Complete documentation for installing Dienst is available in the installation instructions. The major decision to be made before installing Dienst is the specific services that are to be installed. Since each of the services is a stand-alone module, it is possible to configure a server with any set of the available services (e.g., Repository and Index). It is expected that most Dienst installations will be made by organizations wishing to join an existing distributed digital library. The administrator of the digital library can offer guidance on service selection.
This section provides a very brief overview of the steps for installing Dienst, which are as follows:
If necessary, download Apache and mod_perl, build it for your computer system, and install it.
If necessay, download the current Perl release, build it for your computer system, and install it.
Download, build, and install the CPAN Perl modules that are required to run Dienst (specified in the installation instructions), build them, and install them.
Download the latest version of the Dienst software.

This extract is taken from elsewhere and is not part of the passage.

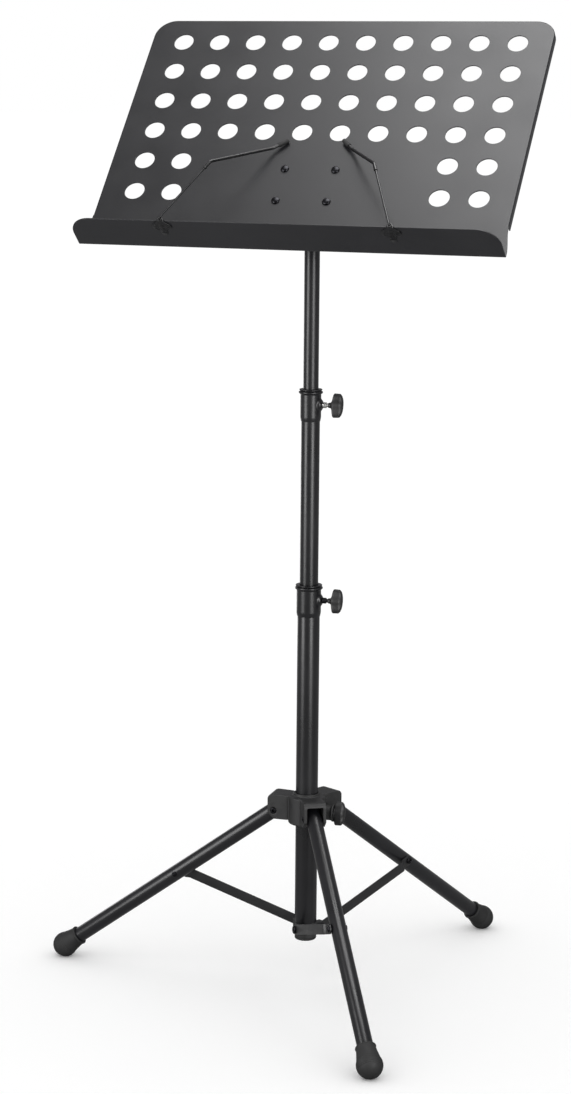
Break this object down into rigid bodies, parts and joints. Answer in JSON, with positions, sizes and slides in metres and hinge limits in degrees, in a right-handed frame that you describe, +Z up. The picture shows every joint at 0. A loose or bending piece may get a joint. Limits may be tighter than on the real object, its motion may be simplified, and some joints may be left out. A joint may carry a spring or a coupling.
{
  "type": "music stand",
  "caption": "Folding music stand: a perforated steel desk with a shelf and page-holder arms, on a telescopic mast with wing-knob clamps and a braced folding tripod.",
  "frame": {"origin": "on the floor, under the middle of the whole stand's box", "axes": "+X along the desk to the player's right, the desk faces -Y, +Z up"},
  "size_m": [0.5842, 0.574, 1.1537],
  "materials": {
    "desk_powder_coat": "satin black powder coat",
    "tube_lacquer": "semi-gloss black lacquer",
    "brace_lacquer": "satin black lacquer",
    "moulded_plastic": "fine-textured black",
    "knob_plastic": "pebbled black",
    "black_rubber": "matt black",
    "blacked_steel": "blacked",
    "bright_steel": "zinc plated",
    "lacquered_wire": "black lacquered wire"
  },
  "bodies": {
    "lower_mast": {"lower_tube": "tube_lacquer", "lower_collar": "tube_lacquer", "strap_collar": "moulded_plastic", "mast_plug": "moulded_plastic", "collar_rivet_left": "blacked_steel", "collar_rivet_right": "blacked_steel", "collar_rivet_front": "blacked_steel"},
    "hub": {"hub": "moulded_plastic", "leg_bolt_left": "blacked_steel", "leg_bolt_right": "blacked_steel", "leg_bolt_front": "blacked_steel"},
    "hub_clamp": {"hub_clamp_screw": "bright_steel", "hub_clamp_knob": "knob_plastic"},
    "lower_clamp": {"lower_clamp_screw": "bright_steel", "lower_clamp_knob": "knob_plastic"},
    "middle_runner": {"middle_glide": "moulded_plastic"},
    "middle_mast": {"middle_tube": "tube_lacquer", "upper_collar": "tube_lacquer"},
    "upper_clamp": {"upper_clamp_screw": "bright_steel", "upper_clamp_knob": "knob_plastic"},
    "upper_runner": {"upper_glide": "moulded_plastic"},
    "upper_mast": {"upper_tube": "tube_lacquer", "tilt_head": "moulded_plastic"},
    "desk": {"desk_panel": "desk_powder_coat", "tilt_bracket": "brace_lacquer", "desk_screw_1": "blacked_steel", "desk_screw_2": "blacked_steel", "desk_screw_3": "blacked_steel", "desk_screw_4": "blacked_steel", "tilt_washer_left": "black_rubber", "tilt_washer_right": "black_rubber", "tilt_bolt": "bright_steel", "holder_clip_left": "blacked_steel", "holder_clip_right": "blacked_steel"},
    "tilt_clamp": {"tilt_knob": "knob_plastic"},
    "leg_left": {"leg_left": "tube_lacquer", "leg_pin_left": "blacked_steel", "foot_left": "black_rubber"},
    "brace_left": {"brace_left": "brace_lacquer", "brace_rivet_left": "blacked_steel"},
    "leg_right": {"leg_right": "tube_lacquer", "leg_pin_right": "blacked_steel", "foot_right": "black_rubber"},
    "brace_right": {"brace_right": "brace_lacquer", "brace_rivet_right": "blacked_steel"},
    "leg_front": {"leg_front": "tube_lacquer", "leg_pin_front": "blacked_steel", "foot_front": "black_rubber"},
    "brace_front": {"brace_front": "brace_lacquer", "brace_rivet_front": "blacked_steel"},
    "holder_wire_left": {"holder_wire_left": "lacquered_wire"},
    "holder_rod_left": {"holder_rod_left": "lacquered_wire", "holder_tip_left": "black_rubber"},
    "holder_wire_right": {"holder_wire_right": "lacquered_wire"},
    "holder_rod_right": {"holder_rod_right": "lacquered_wire", "holder_tip_right": "black_rubber"}
  },
  "joints": [
    {"name": "hub_slide", "type": "slide", "parent": "lower_mast", "child": "hub", "axis": [0, 0, 1], "range_m": [0, 0.17319]},
    {"name": "leg_left_fold", "type": "hinge", "parent": "hub", "child": "leg_left", "pos_m": [-0.00086, -0.00803, 0.217], "axis": [0.041, -0.9992, 0], "range_deg": [0, 53.74]},
    {"name": "leg_right_fold", "type": "hinge", "parent": "hub", "child": "leg_right", "pos_m": [0.05475, 0.02719, 0.217], "axis": [-0.8858, 0.4641, 0], "range_deg": [0, 53.74]},
    {"name": "leg_front_fold", "type": "hinge", "parent": "hub", "child": "leg_front", "pos_m": [0.05744, -0.03857, 0.217], "axis": [0.8448, 0.5351, 0], "range_deg": [0, 53.74]},
    {"name": "brace_left_fold", "type": "hinge", "parent": "lower_mast", "child": "brace_left", "pos_m": [0.02512, -0.00696, 0.072], "axis": [0.041, -0.9992, 0], "range_deg": [-62.29, 0]},
    {"name": "brace_right_fold", "type": "hinge", "parent": "lower_mast", "child": "brace_right", "pos_m": [0.04268, 0.00416, 0.072], "axis": [-0.8858, 0.4641, 0], "range_deg": [-62.29, 0]},
    {"name": "brace_front_fold", "type": "hinge", "parent": "lower_mast", "child": "brace_front", "pos_m": [0.04353, -0.01661, 0.072], "axis": [0.8448, 0.5351, 0], "range_deg": [-62.29, 0]},
    {"name": "hub_clamp_turn", "type": "hinge", "parent": "hub", "child": "hub_clamp", "pos_m": [0.03711, -0.00647, 0.217], "axis": [0.9992, 0.041, 0], "range_deg": [0, 720]},
    {"name": "lower_clamp_turn", "type": "hinge", "parent": "lower_mast", "child": "lower_clamp", "pos_m": [0.03711, -0.00647, 0.4765], "axis": [0.9992, 0.041, 0], "range_deg": [0, 720]},
    {"name": "middle_slide", "type": "slide", "parent": "lower_mast", "child": "middle_runner", "axis": [0, 0, 1], "range_m": [-0.19, 0.12]},
    {"name": "middle_swivel", "type": "hinge", "parent": "middle_runner", "child": "middle_mast", "pos_m": [0.03711, -0.00647, 0], "axis": [0, 0, 1], "continuous": true},
    {"name": "upper_clamp_turn", "type": "hinge", "parent": "middle_mast", "child": "upper_clamp", "pos_m": [0.03711, -0.00647, 0.7096], "axis": [0.9992, 0.041, 0], "range_deg": [0, 720]},
    {"name": "upper_slide", "type": "slide", "parent": "middle_mast", "child": "upper_runner", "axis": [0, 0, 1], "range_m": [-0.168, 0.12]},
    {"name": "upper_swivel", "type": "hinge", "parent": "upper_runner", "child": "upper_mast", "pos_m": [0.03711, -0.00647, 0], "axis": [0, 0, 1], "continuous": true},
    {"name": "desk_tilt", "type": "hinge", "parent": "upper_mast", "child": "desk", "pos_m": [0.03711, -0.00647, 0.9418], "axis": [1, 0, 0], "range_deg": [-48, 41.8]},
    {"name": "tilt_clamp_turn", "type": "hinge", "parent": "desk", "child": "tilt_clamp", "pos_m": [0.03711, -0.00647, 0.9418], "axis": [1, 0, 0], "range_deg": [0, 720]},
    {"name": "holder_left_swing", "type": "hinge", "parent": "desk", "child": "holder_wire_left", "pos_m": [-0.10239, -0.06929, 0.87154], "axis": [0, -0.7455, 0.6665], "range_deg": [-10, 90]},
    {"name": "holder_left_turn", "type": "hinge", "parent": "holder_wire_left", "child": "holder_rod_left", "pos_m": [-0.06162, -0.07858, 0.99197], "axis": [-0.4384, -0.5991, -0.67], "range_deg": [0, 120]},
    {"name": "holder_right_swing", "type": "hinge", "parent": "desk", "child": "holder_wire_right", "pos_m": [0.16961, -0.06929, 0.87154], "axis": [0, 0.7455, -0.6665], "range_deg": [-10, 90]},
    {"name": "holder_right_turn", "type": "hinge", "parent": "holder_wire_right", "child": "holder_rod_right", "pos_m": [0.13327, -0.07724, 0.99348], "axis": [-0.3907, 0.6135, 0.6862], "range_deg": [0, 120]}
  ],
  "couplings": [
    {"joint": "leg_left_fold", "follows": "hub_slide", "rad_per_m": 5.4149},
    {"joint": "leg_right_fold", "follows": "hub_slide", "rad_per_m": 5.4149},
    {"joint": "leg_front_fold", "follows": "hub_slide", "rad_per_m": 5.4149},
    {"joint": "brace_left_fold", "follows": "hub_slide", "rad_per_m": -6.2762},
    {"joint": "brace_right_fold", "follows": "hub_slide", "rad_per_m": -6.2762},
    {"joint": "brace_front_fold", "follows": "hub_slide", "rad_per_m": -6.2762}
  ]
}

Install the Dienst software. The software release includes an installation script which automates the modification of the Apache configuration file and the customization of the configuration files in Dienst. The installation process of the Dienst software has two separate components:
Configuration of the generic server.
Configuration of services. At installation time you decide which services you wish to install and configure only those services. Verbs associated with services that you don't install will not be available to clients.
Test the installed server with the test scripts.
It is expected that most Dienst installations will be made by organizations wishing to join an existing distributed digital library. The information in this section does not apply to that type of installation.
Others may be interested in configuring one or more Dienst servers to create a new digital library. This involves a number of tasks including deciding the services offered by distributed servers and the configuration of collection servers and regions (described in the Dienst Architecture Summary). This information is provided in the Dienst Administration Document.